State of social services in Kazakhstan: trends and progress (1991-2011)

Ulbossyn Zhanatayeva, Eurasian National University
Kuralai Mukhambetova, Erasian National University

Over the last 20 years of independent development there have been many changes in the social sphere (as well as in politics and in the economy) of Kazakhstan, particularly in the pension system and in education. In 1998 Kazakhstan developed a new pension system. Until 1998 there were so-called principle of solidarity pensions. We describe those as deductions from the wages of working citizens which were used to fund payments to retirees. There was only a single state pension fund. Since 1998 the pension system exists as a cumulative system. That means that the revenue agency deducts 10% from the salary of all employees, and transfers that sum to their pension fund. We have both state pension funds and private pension funds (of which there are more than 10).
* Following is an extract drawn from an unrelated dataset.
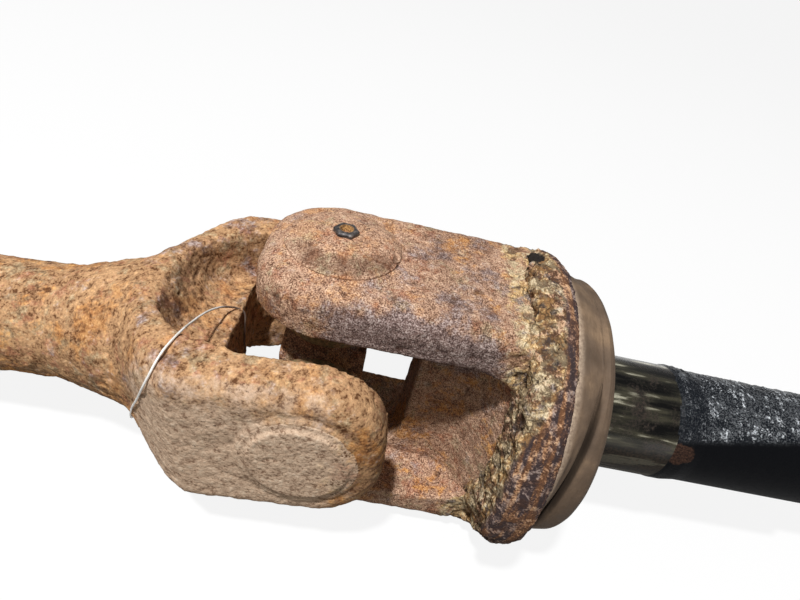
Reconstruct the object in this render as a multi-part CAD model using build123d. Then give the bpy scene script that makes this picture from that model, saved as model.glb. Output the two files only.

During the Soviet times there were only state-owned kindergartens, schools, and Universities, in Kazakhstan. Since 1993 Kazakhstan opened private kindergartens, schools, and universities. Kazakhstan underwent positive changes during the years of its independence, but there were problems also, especially in the first few years after independence (1991-1995). The existing legislation did not reflect the reality and the needs of the social system. There was also a lack of a financing of the social sphere. The retirement age of Kazakh citizens has now been increased (women now retire at 58, and men at 63). However, most men did not live much longer after they retire (average life expectancy for men is 60 years old, although it is now steadily increasing).